But What Exactly Are Capital Markets?
Let me take you through the simplest way to understand this seemingly fancy concept. Sometime we get swamped with trying to understand today’s sheer numbers on big screens and what financial gurus are explaining on national TVs, but things are much simpler than the way they are sometime presented.
Having had the pleasure to experience both the sell and buy side of the capital markets, I can summarise this whole concept in a short paragraph or two. I can tell you that capital markets have simply emerged as platforms where entrepreneurs and dreamers would come to pitch their next big plans and ideas for their enterprises in order to raise capital to finance them.

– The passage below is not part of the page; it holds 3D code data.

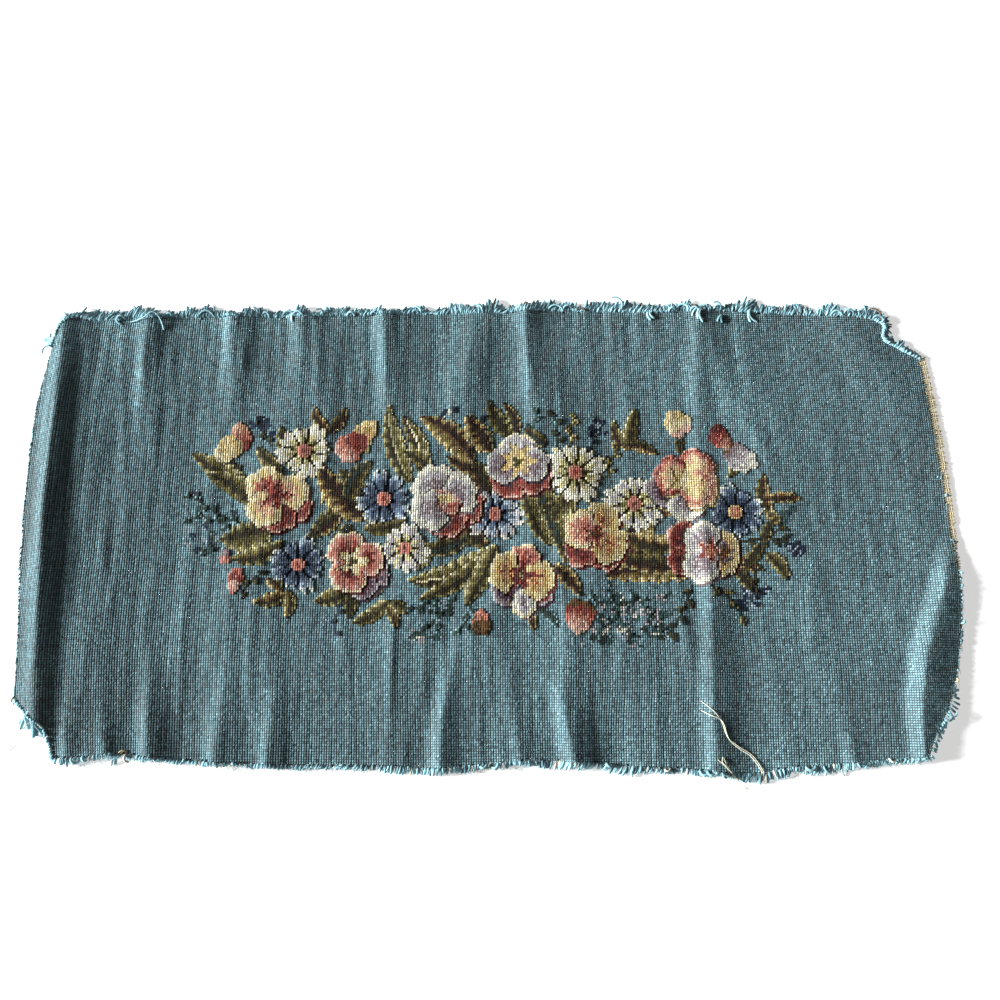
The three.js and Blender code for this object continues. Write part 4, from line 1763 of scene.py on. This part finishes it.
    def _round(self, piece: Object) -> None:
        """Lets the flat pads take the light as plump ones do, by the directions given to their corners.

        Args:
            piece: The block of stitches.
        """
        facing = np.zeros(len(piece.data.vertices) * 3, np.float32)
        piece.data.attributes[FACING_ATTRIBUTE].data.foreach_get("vector", facing)
        facing = facing.reshape(-1, 6, 3)
        stitches = Piece.points(piece).reshape(-1, 6, 3)
        middle = stitches[:, :4].mean(axis=1, keepdims=True)
        spread = (stitches - middle) / (PITCH * MM / 2)
        spread[..., 2] = 0
        normals = facing + spread * np.array([*self.plumpness, 0])
        normals[:, 4:] = -facing[:, 4:]
        normals /= np.linalg.norm(normals, axis=-1, keepdims=True)
        Piece.smooth(piece.data)
        piece.data.normals_split_custom_set_from_vertices(normals.reshape(-1, 3).tolist())


@dataclass
class Strands:
    """Yarn ends and threads, drawn as lines and given their thickness by a tree."""

    name: str
    cloth: LyingCloth
    # The sides of each strand's section
    sides: int = 5
    # Each strand's line in millimetres on the table, and its radius and its shade at each point of it
    lines: list[Array] = field(default_factory=list)
    radii: list[Array] = field(default_factory=list)
    lights: list[Array] = field(default_factory=list)

    def add(self, flat: Array, height: Array, radii: Array | float, light: Array) -> None:
        """Adds a strand.

        Args:
            flat: The line's places on the table.
            height: Its height over the table.
            radii: Its radius, or one for each point.
            light: Its shade, or one for each point.
        """
        self.lines.append(np.column_stack([flat, height]))
        self.radii.append(np.broadcast_to(radii, (len(flat),)))
        self.lights.append(np.broadcast_to(light, (len(flat), 3)))

    def tree(self, material: Material) -> NodeTree:
        """The tree that gives each line its thickness.

        Args:
            material: The strands' finish.

        Returns:
            The tree.
        """
        tree = NodeTree("strands", {"Sides": ("NodeSocketInt", self.sides), "Girth": ("NodeSocketFloat", MM)})
        thick = tree.attribute(THICK_ATTRIBUTE, Kind.FLOAT)
        curve = tree.node("GeometryNodeMeshToCurve", {}, {"Mesh": tree.given["Geometry"]})
        sized = tree.node("GeometryNodeSetCurveRadius", {}, {"Curve": curve.outputs[0], "Radius": thick})
        ring = tree.node("GeometryNodeCurvePrimitiveCircle", {}, {
            "Resolution": tree.given["Sides"], "Radius": tree.given["Girth"],
        })
        tube = tree.node("GeometryNodeCurveToMesh", {}, {
            "Curve": sized.outputs[0], "Profile Curve": ring.outputs[0], "Fill Caps": True, "Scale": thick,
        })
        tree.close(tube.outputs[0], material)
        return tree

    def build(self, material: Material) -> Object:
        """Builds the strands as one plain mesh.

        Args:
            material: Their finish.

        Returns:
            The piece.
        """
        starts = np.cumsum([0, *(len(line) for line in self.lines)])
        edges = [(k, k + 1) for first, end in zip(starts, starts[1:]) for k in range(first, end - 1)]
        points = self.cloth.place(np.vstack(self.lines))
        piece = Piece.from_arrays(self.name, points, np.zeros((0, 3), int), edges)
        Piece.set_values(piece, THICK_ATTRIBUTE, Kind.FLOAT, np.concatenate(self.radii))
        Piece.set_colours(piece, np.vstack(self.lights))
        self.tree(material).put_on(piece)
        piece = Piece.settle(piece)
        Piece.smooth(piece.data)
        return piece


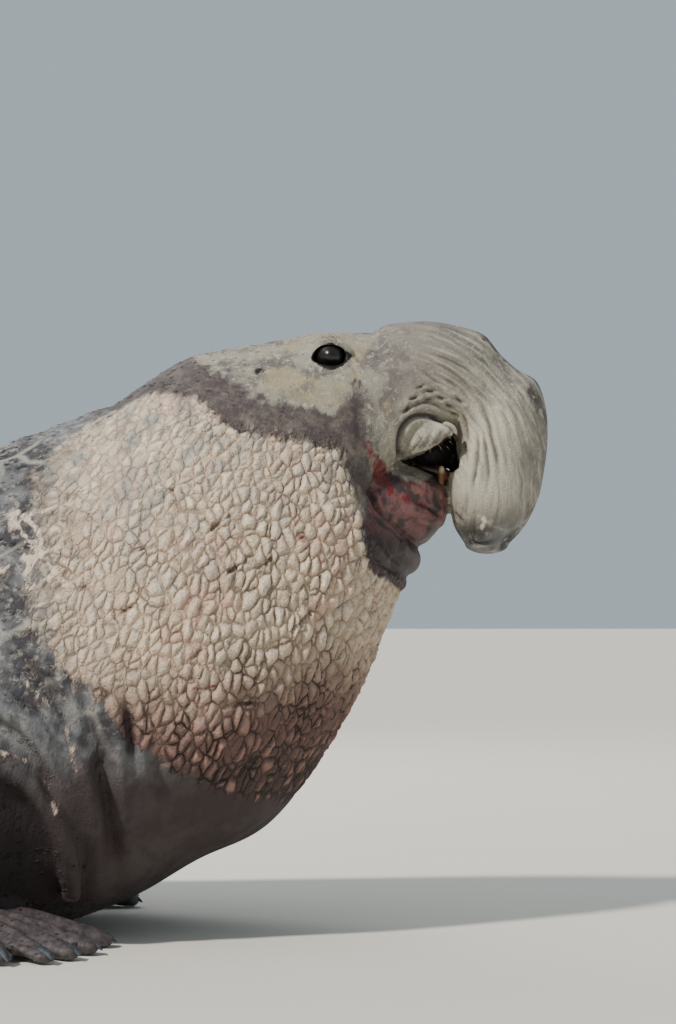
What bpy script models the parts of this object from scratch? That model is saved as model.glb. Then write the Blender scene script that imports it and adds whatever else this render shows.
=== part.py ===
"""Adult bull elephant seal at life size, resting on its belly with its forequarters raised.

Units are metres. +Z is up and +X runs from the tail to the head. The origin is on the floor,
in the middle of the belly's flat. The animal's right side is at -Y.

The trunk, head, snout and jaw are lofts through oval rings. A ring is given as it shows in the
side view, by its crown point and its keel point, with the half width that it has across the body.
"""

import math
from dataclasses import dataclass

import bmesh
import bpy
import numpy as np
from mathutils import Matrix, Vector

# Gaps and rounding
GAP = 0.0003
SURFACE_GAP = 0.0015
WELD = 0.00005
FLOOR_BOX = 8.0

# Sides of the lofts
TRUNK_SIDES = 36
SHIELD_SIDES = 60
SHIELD_STEPS = 26
HEAD_SIDES = 36
LIMB_SIDES = 10


@dataclass(frozen=True)
class Ring:
    """An oval cross-section, given in the side view and symmetric across the body.

    crown and keel are its highest and lowest points as (x, z). sag drops the widest level below
    the middle, as a share of the half height, and square is the exponent of the oval.
    """

    crown: tuple
    keel: tuple
    half_width: float
    sag: float = 0.10
    square: float = 2.2

    def values(self):
        """The ring's numbers in one row, for interpolation."""
        return (*self.crown, *self.keel, self.half_width, self.sag, self.square)


# The trunk, from the tail end to the cut between neck and head
TRUNK_RINGS = (
    Ring((-1.66, 0.330), (-1.66, 0.130), 0.105, 0.00, 2.0),
    Ring((-1.50, 0.420), (-1.50, 0.060), 0.175, 0.05, 2.1),
    Ring((-1.25, 0.520), (-1.25, -0.020), 0.270, 0.12, 2.2),
    Ring((-0.85, 0.635), (-0.85, -0.040), 0.400, 0.20, 2.3),
    Ring((-0.35, 0.745), (-0.35, -0.050), 0.490, 0.25, 2.4),
    Ring((0.20, 0.825), (0.22, -0.050), 0.545, 0.25, 2.4),
    Ring((0.70, 0.885), (0.78, -0.050), 0.565, 0.22, 2.4),
    Ring((1.00, 0.935), (1.12, -0.040), 0.560, 0.18, 2.35),
    Ring((1.22, 1.010), (1.44, 0.045), 0.540, 0.12, 2.3),
    Ring((1.36, 1.060), (1.62, 0.140), 0.515, 0.10, 2.25),
    Ring((1.47, 1.110), (1.78, 0.225), 0.490, 0.08, 2.2),
    Ring((1.545, 1.165), (1.935, 0.445), 0.415, 0.08, 2.2),
    Ring((1.60, 1.195), (2.045, 0.700), 0.335, 0.08, 2.2),
)
RUMP_DOME = 0.06
TAIL_END, HIPS_FRONT, LOINS_FRONT, BACK_FRONT, SHIELD_REAR, NECK_FRONT = 0, 3, 5, 6, 8, 12

# The head, from the same cut to the end of the upper jaw inside the root of the nose
HEAD_RINGS = (
    TRUNK_RINGS[NECK_FRONT],
    Ring((1.68, 1.213), (2.030, 0.800), 0.290, 0.12),
    Ring((1.76, 1.226), (2.000, 0.870), 0.258, 0.16),
    Ring((1.86, 1.244), (2.010, 0.920), 0.226, 0.20, 2.3),
    Ring((1.935, 1.2465), (2.030, 0.945), 0.198, 0.24, 2.3),
    Ring((2.00, 1.245), (2.065, 0.968), 0.176, 0.20),
    Ring((2.06, 1.235), (2.105, 0.985), 0.155, 0.10),
    Ring((2.11, 1.190), (2.140, 1.003), 0.130, 0.00),
    Ring((2.14, 1.140), (2.155, 1.030), 0.090, 0.00),
)

# The trunk-like nose: the crown runs along its outer face and the keel along its inner face
NOSE_RINGS = (
    Ring((1.965, 1.225), (2.020, 1.060), 0.140, 0.00),
    Ring((1.993, 1.255), (2.045, 1.045), 0.156, 0.05),
    Ring((2.030, 1.266), (2.080, 1.040), 0.162, 0.08),
    Ring((2.103, 1.2705), (2.125, 1.040), 0.160, 0.12),
    Ring((2.166, 1.260), (2.150, 1.035), 0.152, 0.16),
    Ring((2.218, 1.242), (2.158, 1.020), 0.142, 0.20),
    Ring((2.253, 1.201), (2.160, 1.008), 0.133, 0.24),
    Ring((2.288, 1.169), (2.159, 0.996), 0.130, 0.28, 2.3),
    Ring((2.330, 1.143), (2.155, 0.982), 0.134, 0.32, 2.4),
    Ring((2.350, 1.085), (2.147, 0.965), 0.139, 0.36, 2.4),
    Ring((2.353, 1.015), (2.139, 0.940), 0.139, 0.36, 2.4),
    Ring((2.346, 0.955), (2.139, 0.908), 0.133, 0.32, 2.4),
    Ring((2.333, 0.893), (2.144, 0.873), 0.124, 0.24, 2.3),
    Ring((2.304, 0.835), (2.152, 0.835), 0.108, 0.12),
    Ring((2.270, 0.797), (2.174, 0.799), 0.078, 0.00),
)
NOSE_TIP_DROP = 0.022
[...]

Then, investors would want to know, “If I give you the money to grow your great enterprise to the next level in exchange for equity, what happens when I want to liquidate my investment for the next big ideas?” Therefore, stock exchanges were created. These are places where great men and women would go take their company shares public to raise capital from investors through initial public offering (IPO) so that they go out there, solve problems and make the world a better place. And then, the stock exchange would facilitate the trading of securities of those listed great businesses they build on an ongoing daily basis. This post-IPO trading provides exit liquidity for early investors and opens doors for long-term players looking for ownership in a well-run enterprise. That, in a nutshell, is capital markets.
Capital markets are very important for our free-enterprise economies to grow, especially in today’s environment where other alternative financing models are relatively very expensive. With rising interest rates environments, the cost of borrowing has skyrocketed; therefore the remaining healthy financing option for great businesses aiming for the next big leg up is taking advantage of capital markets.